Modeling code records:
+++
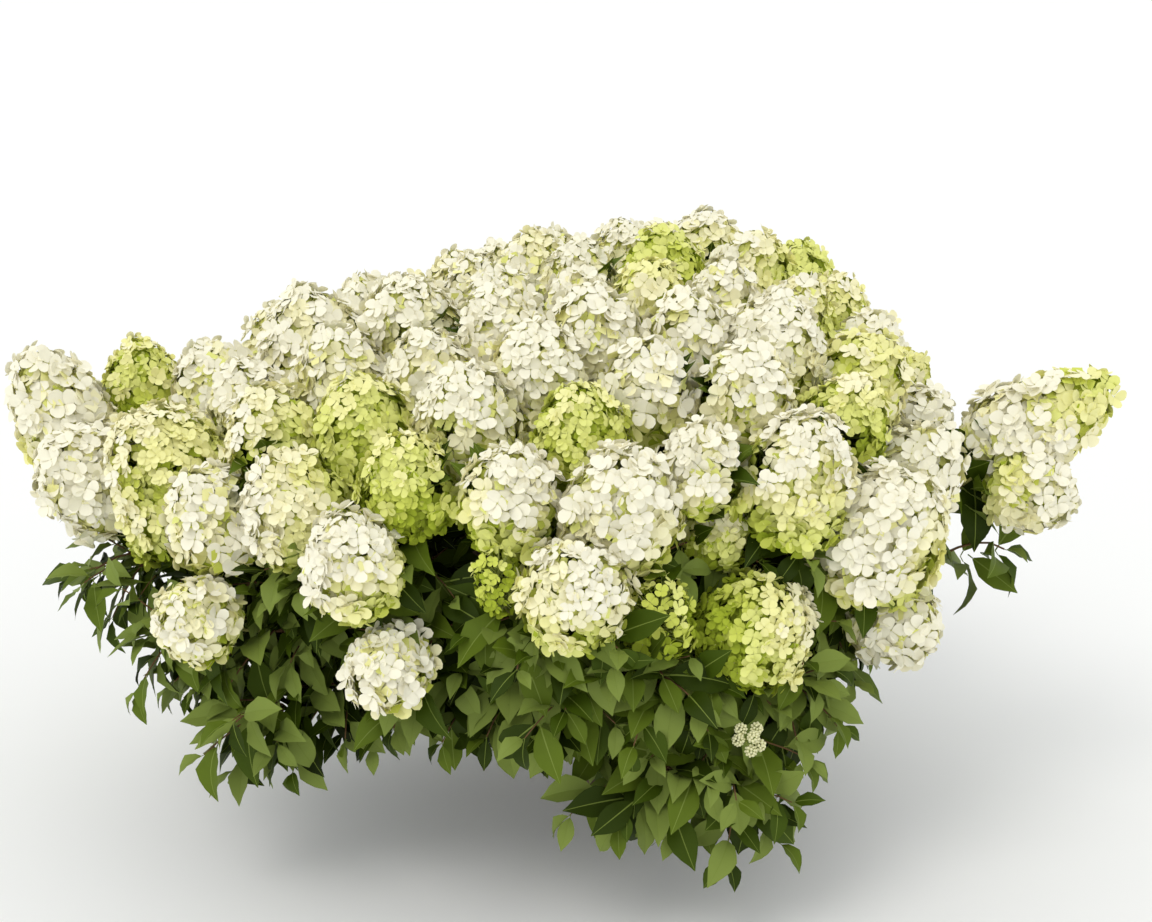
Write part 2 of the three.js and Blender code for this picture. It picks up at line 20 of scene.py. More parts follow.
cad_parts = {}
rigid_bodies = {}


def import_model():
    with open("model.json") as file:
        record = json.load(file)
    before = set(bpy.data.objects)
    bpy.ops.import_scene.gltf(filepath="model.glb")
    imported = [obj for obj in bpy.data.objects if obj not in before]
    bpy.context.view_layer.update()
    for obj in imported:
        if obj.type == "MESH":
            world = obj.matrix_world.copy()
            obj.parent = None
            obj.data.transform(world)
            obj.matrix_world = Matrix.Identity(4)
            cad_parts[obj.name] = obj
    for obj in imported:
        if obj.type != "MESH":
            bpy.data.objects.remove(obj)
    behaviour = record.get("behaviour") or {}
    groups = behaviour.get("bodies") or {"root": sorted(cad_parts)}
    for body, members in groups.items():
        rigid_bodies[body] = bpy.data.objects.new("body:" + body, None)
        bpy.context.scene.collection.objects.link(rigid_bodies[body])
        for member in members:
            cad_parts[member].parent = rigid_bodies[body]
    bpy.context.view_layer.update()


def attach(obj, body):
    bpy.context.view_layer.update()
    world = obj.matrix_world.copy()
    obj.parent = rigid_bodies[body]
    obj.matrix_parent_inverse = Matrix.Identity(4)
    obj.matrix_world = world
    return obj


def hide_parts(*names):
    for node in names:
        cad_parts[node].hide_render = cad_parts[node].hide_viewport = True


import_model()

LOG = logging.getLogger("hydrangea")
MM = 0.001
UP = np.array([0.0, 0.0, 1.0])
ACROSS = np.array([1.0, 0.0, 0.0])
STEEP = 0.9
FAR_OFF = 1e9
MASK = 0xFFFFFFFF
GOLDEN_ANGLE = math.pi * (3 - math.sqrt(5))
TURN = 2 * math.pi
Draw = Callable[[], float]
Relief = Callable[[float, float], float]
Point = tuple[float, float, float]
Face = tuple[int, ...]
Stance = tuple[np.ndarray, np.ndarray]


def unit(vector: np.ndarray) -> np.ndarray:
    """Give a vector, or each row of vectors, a length of one."""
    return vector / np.linalg.norm(vector, axis=-1, keepdims=True)


def vec(values: Sequence[float]) -> np.ndarray:
    """Turn numbers into a vector."""
    return np.array(values, float)


def apart(one: np.ndarray, other: np.ndarray) -> float:
    """Give the distance between two points."""
    return float(np.linalg.norm(one - other))


def between(span: Sequence[float], share: float) -> float:
    """Give the value at a share of the way from the first end of a span to the second."""
    return span[0] + (span[1] - span[0]) * share


def line(start_and_rise: Sequence[float], share: float) -> float:
    """Give the height of a straight line at a share of its length."""
    return start_and_rise[0] + start_and_rise[1] * share


def clamped(value: float) -> float:
    """Keep a value from 0 to 1."""
    return max(0.0, min(1.0, value))


def step_of(value: float, count: int) -> int:
    """Give which of so many equal steps a value from 0 to 1 is in, or the nearest of them."""
    return max(0, min(count - 1, int(value * count)))


def swing(draw: Draw, width: float) -> float:
    """Draw a number up to half a width below or above zero."""
    return (draw() - 0.5) * width


def jolt(draw: Draw) -> np.ndarray:
    """Draw three numbers from -0.5 to 0.5."""
    return np.array([draw(), draw(), draw()]) - 0.5


def compass(angle: float) -> tuple[np.ndarray, np.ndarray]:
    """Give the level direction at an angle from +X, and the one to its left."""
    ahead = np.array([math.cos(angle), math.sin(angle), 0.0])
    return ahead, np.array([-ahead[1], ahead[0], 0.0])


def around(sides: tuple[np.ndarray, np.ndarray], angle: float) -> np.ndarray:
    """Give the direction at an angle from the first of two directions towards the second."""
    return sides[0] * math.cos(angle) + sides[1] * math.sin(angle)


def seeded(seed: int) -> Draw:
    """Give a stream of numbers from 0 to 1, the same one as in the solids' source.

    Args:
        seed: any whole number, for which the stream repeats.

    Returns:
        A function whose calls give the stream.
    """
    state = seed & MASK

    def draw() -> float:
        """Draw the next number.

        Returns:
            The number.
        """
        nonlocal state
        state = (state + 0x6D2B79F5) & MASK
        mix = ((state ^ (state >> 15)) * (state | 1)) & MASK
        mix = (mix ^ ((mix + (((mix ^ (mix >> 7)) * (mix | 61)) & MASK)) & MASK)) & MASK
        return ((mix ^ (mix >> 14)) & MASK) / 2**32

    return draw


def square(axis: np.ndarray, wanted: np.ndarray) -> tuple[np.ndarray, np.ndarray]:
    """Find two directions of length one square to an axis.

    Args:
        axis: a direction of length one.
        wanted: the direction that the first is to be as near to as it can.

    Returns:
        The two directions.
    """
    side = unit(wanted - axis * float(wanted @ axis))
    return side, np.cross(axis, side)


def not_steep(way: np.ndarray) -> np.ndarray:
    """Give the upward direction, or one across where a way runs too nearly up."""
    return ACROSS if abs(way[2]) > STEEP else UP


def not_across(way: np.ndarray) -> np.ndarray:
    """Give the direction across, or the upward one where a way runs too nearly across."""
    return UP if abs(way[0]) > STEEP else ACROSS


def arc(start: np.ndarray, start_way: np.ndarray, end: np.ndarray, end_way: np.ndarray, bow: float,
        steps: int) -> np.ndarray:
    """Draw a path that leaves one point one way and comes to another point another way.

    Args:
        start: the first point.
        start_way: the way in which the path leaves it.
        end: the last point.
        end_way: the way in which the path comes to it.
        bow: how far the ways are held, as a share of the distance.
        steps: the number of straight runs.

    Returns:
        The points of the path, one more than its runs.
    """
    pull = apart(end, start) * bow
    t = np.linspace(0, 1, steps + 1)[:, None]
    near, far = start + start_way * pull, end - end_way * pull
    return ((1 - t) ** 3 * start + 3 * (1 - t) ** 2 * t * near + 3 * (1 - t) * t**2 * far
            + t**3 * end)


def along(path: np.ndarray, share: float) -> tuple[np.ndarray, np.ndarray]:
    """Find a point on a path of straight runs.

    Args:
        path: the path's points.
        share: how far along it, from 0 to 1.

    Returns:
        The point, and the way that the path goes there.
    """
    runs = len(path) - 1
    run = min(runs - 1, int(share * runs))
    step = path[run + 1] - path[run]
    return path[run] + step * (share * runs - run), unit(step)


def pushed_apart(points: np.ndarray, room: float, push: float) -> np.ndarray:
    """Move points away from those that are too near.

    Args:
        points: the points, one a row.
        room: the distance within which two of them push each other.
        push: how much of what is missing each moves by.

    Returns:
        The moved points.
    """
    gap = points[:, None] - points[None]
    far = np.linalg.norm(gap, axis=2) + np.eye(len(points)) * FAR_OFF
    force = np.where(far < room, (room - far) / far * push, 0)
    return points + (gap * force[:, :, None]).sum(1)


class Slot(Enum):
    """The material slots of the record."""

    BARK = "bark"
    BLOOM = "foliage_and_blossom"


def settle(piece: bpy.types.Object, slot: Slot, solids: Sequence[str] = ()) -> None:
    """Args:
        piece: the finished piece, which rides the one rigid body.
        slot: the material slot that it stands for; not used.
        solids: the nodes of the solids that it replaces.
    """
    if solids:
        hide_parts(*solids)
    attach(piece, "root")


class Kind(Enum):
    """Where on the shrub a mass grows."""

    CROWN = "crown"
    SKIRT = "skirt"
    WING = "wing"


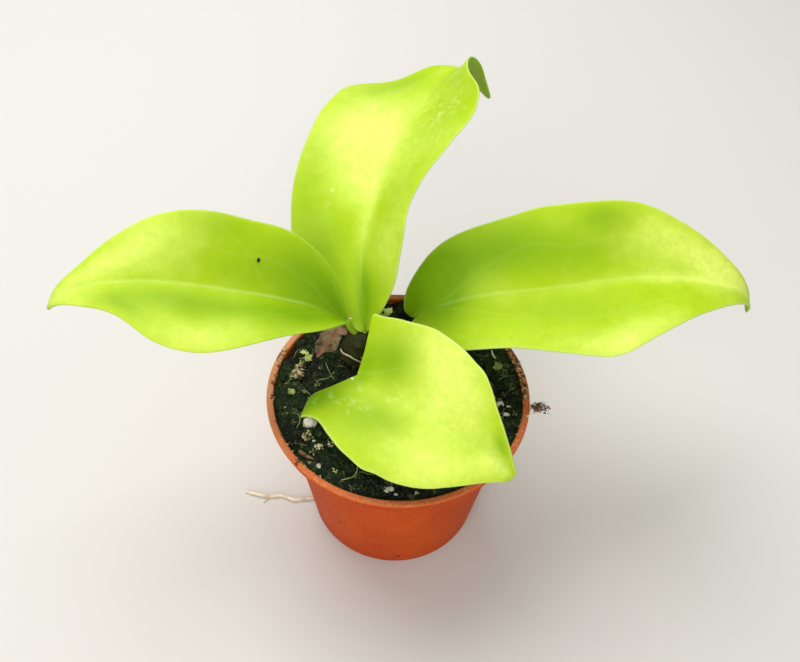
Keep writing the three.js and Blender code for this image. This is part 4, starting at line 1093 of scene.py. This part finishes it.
+++
_WHAT NEEDS TO BE DONE_. Extract each line of the material exactly as it stands.

_RESULT_.
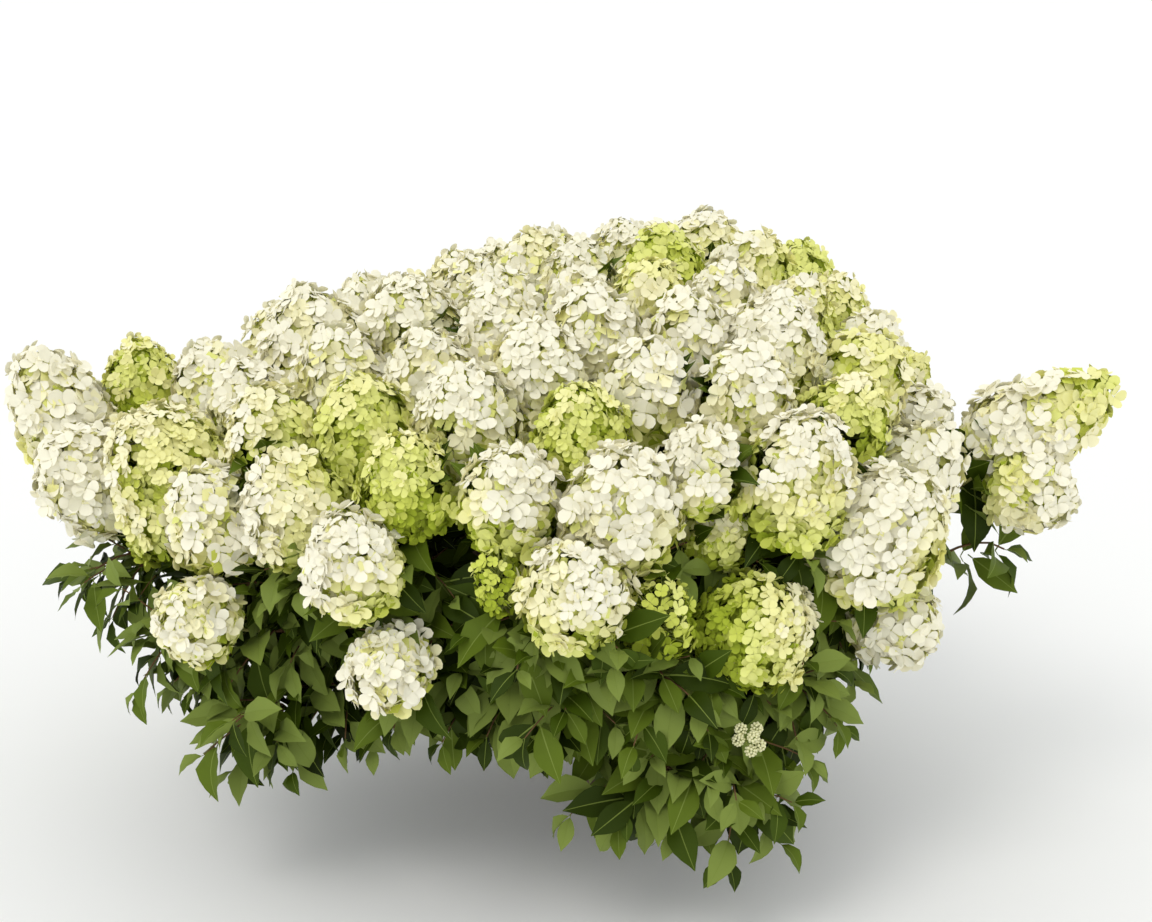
Write part 2 of the three.js and Blender code for this picture. It picks up at line 20 of scene.py. More parts follow.
cad_parts = {}
rigid_bodies = {}


def import_model():
    with open("model.json") as file:
        record = json.load(file)
    before = set(bpy.data.objects)
    bpy.ops.import_scene.gltf(filepath="model.glb")
    imported = [obj for obj in bpy.data.objects if obj not in before]
    bpy.context.view_layer.update()
    for obj in imported:
        if obj.type == "MESH":
            world = obj.matrix_world.copy()
            obj.parent = None
            obj.data.transform(world)
            obj.matrix_world = Matrix.Identity(4)
            cad_parts[obj.name] = obj
    for obj in imported:
        if obj.type != "MESH":
            bpy.data.objects.remove(obj)
    behaviour = record.get("behaviour") or {}
    groups = behaviour.get("bodies") or {"root": sorted(cad_parts)}
    for body, members in groups.items():
        rigid_bodies[body] = bpy.data.objects.new("body:" + body, None)
        bpy.context.scene.collection.objects.link(rigid_bodies[body])
        for member in members:
            cad_parts[member].parent = rigid_bodies[body]
    bpy.context.view_layer.update()


def attach(obj, body):
    bpy.context.view_layer.update()
    world = obj.matrix_world.copy()
    obj.parent = rigid_bodies[body]
    obj.matrix_parent_inverse = Matrix.Identity(4)
    obj.matrix_world = world
    return obj


def hide_parts(*names):
    for node in names:
        cad_parts[node].hide_render = cad_parts[node].hide_viewport = True


import_model()

LOG = logging.getLogger("hydrangea")
MM = 0.001
UP = np.array([0.0, 0.0, 1.0])
ACROSS = np.array([1.0, 0.0, 0.0])
STEEP = 0.9
FAR_OFF = 1e9
MASK = 0xFFFFFFFF
GOLDEN_ANGLE = math.pi * (3 - math.sqrt(5))
TURN = 2 * math.pi
Draw = Callable[[], float]
Relief = Callable[[float, float], float]
Point = tuple[float, float, float]
Face = tuple[int, ...]
Stance = tuple[np.ndarray, np.ndarray]


def unit(vector: np.ndarray) -> np.ndarray:
    """Give a vector, or each row of vectors, a length of one."""
    return vector / np.linalg.norm(vector, axis=-1, keepdims=True)


def vec(values: Sequence[float]) -> np.ndarray:
    """Turn numbers into a vector."""
    return np.array(values, float)


def apart(one: np.ndarray, other: np.ndarray) -> float:
    """Give the distance between two points."""
    return float(np.linalg.norm(one - other))


def between(span: Sequence[float], share: float) -> float:
    """Give the value at a share of the way from the first end of a span to the second."""
    return span[0] + (span[1] - span[0]) * share


def line(start_and_rise: Sequence[float], share: float) -> float:
    """Give the height of a straight line at a share of its length."""
    return start_and_rise[0] + start_and_rise[1] * share


def clamped(value: float) -> float:
    """Keep a value from 0 to 1."""
    return max(0.0, min(1.0, value))


def step_of(value: float, count: int) -> int:
    """Give which of so many equal steps a value from 0 to 1 is in, or the nearest of them."""
    return max(0, min(count - 1, int(value * count)))


def swing(draw: Draw, width: float) -> float:
    """Draw a number up to half a width below or above zero."""
    return (draw() - 0.5) * width


def jolt(draw: Draw) -> np.ndarray:
    """Draw three numbers from -0.5 to 0.5."""
    return np.array([draw(), draw(), draw()]) - 0.5


def compass(angle: float) -> tuple[np.ndarray, np.ndarray]:
    """Give the level direction at an angle from +X, and the one to its left."""
    ahead = np.array([math.cos(angle), math.sin(angle), 0.0])
    return ahead, np.array([-ahead[1], ahead[0], 0.0])


def around(sides: tuple[np.ndarray, np.ndarray], angle: float) -> np.ndarray:
    """Give the direction at an angle from the first of two directions towards the second."""
    return sides[0] * math.cos(angle) + sides[1] * math.sin(angle)


def seeded(seed: int) -> Draw:
    """Give a stream of numbers from 0 to 1, the same one as in the solids' source.

    Args:
        seed: any whole number, for which the stream repeats.

    Returns:
        A function whose calls give the stream.
    """
    state = seed & MASK

    def draw() -> float:
        """Draw the next number.

        Returns:
            The number.
        """
        nonlocal state
        state = (state + 0x6D2B79F5) & MASK
        mix = ((state ^ (state >> 15)) * (state | 1)) & MASK
        mix = (mix ^ ((mix + (((mix ^ (mix >> 7)) * (mix | 61)) & MASK)) & MASK)) & MASK
        return ((mix ^ (mix >> 14)) & MASK) / 2**32

    return draw


def square(axis: np.ndarray, wanted: np.ndarray) -> tuple[np.ndarray, np.ndarray]:
    """Find two directions of length one square to an axis.

    Args:
        axis: a direction of length one.
        wanted: the direction that the first is to be as near to as it can.

    Returns:
        The two directions.
    """
    side = unit(wanted - axis * float(wanted @ axis))
    return side, np.cross(axis, side)


def not_steep(way: np.ndarray) -> np.ndarray:
    """Give the upward direction, or one across where a way runs too nearly up."""
    return ACROSS if abs(way[2]) > STEEP else UP


def not_across(way: np.ndarray) -> np.ndarray:
    """Give the direction across, or the upward one where a way runs too nearly across."""
    return UP if abs(way[0]) > STEEP else ACROSS


def arc(start: np.ndarray, start_way: np.ndarray, end: np.ndarray, end_way: np.ndarray, bow: float,
        steps: int) -> np.ndarray:
    """Draw a path that leaves one point one way and comes to another point another way.

    Args:
        start: the first point.
        start_way: the way in which the path leaves it.
        end: the last point.
        end_way: the way in which the path comes to it.
        bow: how far the ways are held, as a share of the distance.
        steps: the number of straight runs.

    Returns:
        The points of the path, one more than its runs.
    """
    pull = apart(end, start) * bow
    t = np.linspace(0, 1, steps + 1)[:, None]
    near, far = start + start_way * pull, end - end_way * pull
    return ((1 - t) ** 3 * start + 3 * (1 - t) ** 2 * t * near + 3 * (1 - t) * t**2 * far
            + t**3 * end)


def along(path: np.ndarray, share: float) -> tuple[np.ndarray, np.ndarray]:
    """Find a point on a path of straight runs.

    Args:
        path: the path's points.
        share: how far along it, from 0 to 1.

    Returns:
        The point, and the way that the path goes there.
    """
    runs = len(path) - 1
    run = min(runs - 1, int(share * runs))
    step = path[run + 1] - path[run]
    return path[run] + step * (share * runs - run), unit(step)


def pushed_apart(points: np.ndarray, room: float, push: float) -> np.ndarray:
    """Move points away from those that are too near.

    Args:
        points: the points, one a row.
        room: the distance within which two of them push each other.
        push: how much of what is missing each moves by.

    Returns:
        The moved points.
    """
    gap = points[:, None] - points[None]
    far = np.linalg.norm(gap, axis=2) + np.eye(len(points)) * FAR_OFF
    force = np.where(far < room, (room - far) / far * push, 0)
    return points + (gap * force[:, :, None]).sum(1)


class Slot(Enum):
    """The material slots of the record."""

    BARK = "bark"
    BLOOM = "foliage_and_blossom"


def settle(piece: bpy.types.Object, slot: Slot, solids: Sequence[str] = ()) -> None:
    """Args:
        piece: the finished piece, which rides the one rigid body.
        slot: the material slot that it stands for; not used.
        solids: the nodes of the solids that it replaces.
    """
    if solids:
        hide_parts(*solids)
    attach(piece, "root")


class Kind(Enum):
    """Where on the shrub a mass grows."""

    CROWN = "crown"
    SKIRT = "skirt"
    WING = "wing"


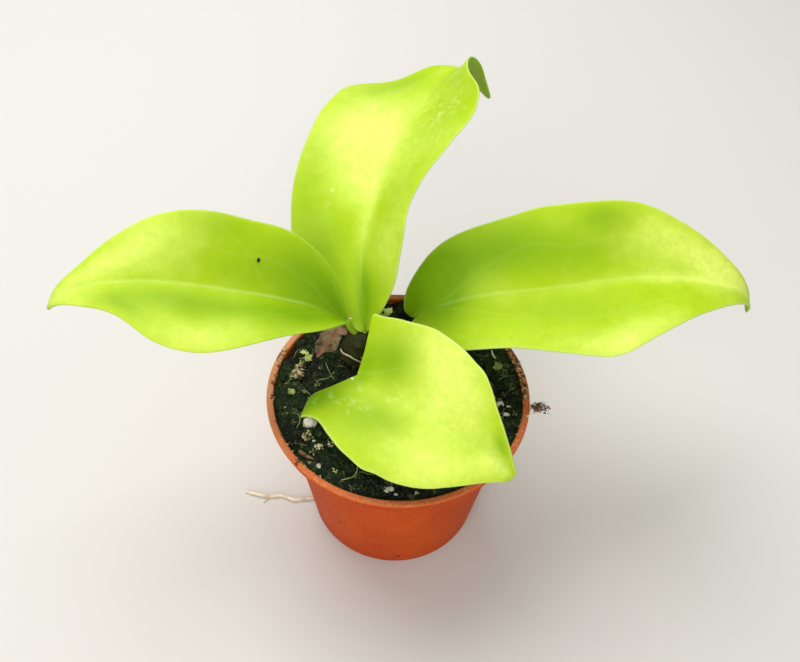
Keep writing the three.js and Blender code for this image. This is part 4, starting at line 1093 of scene.py. This part finishes it.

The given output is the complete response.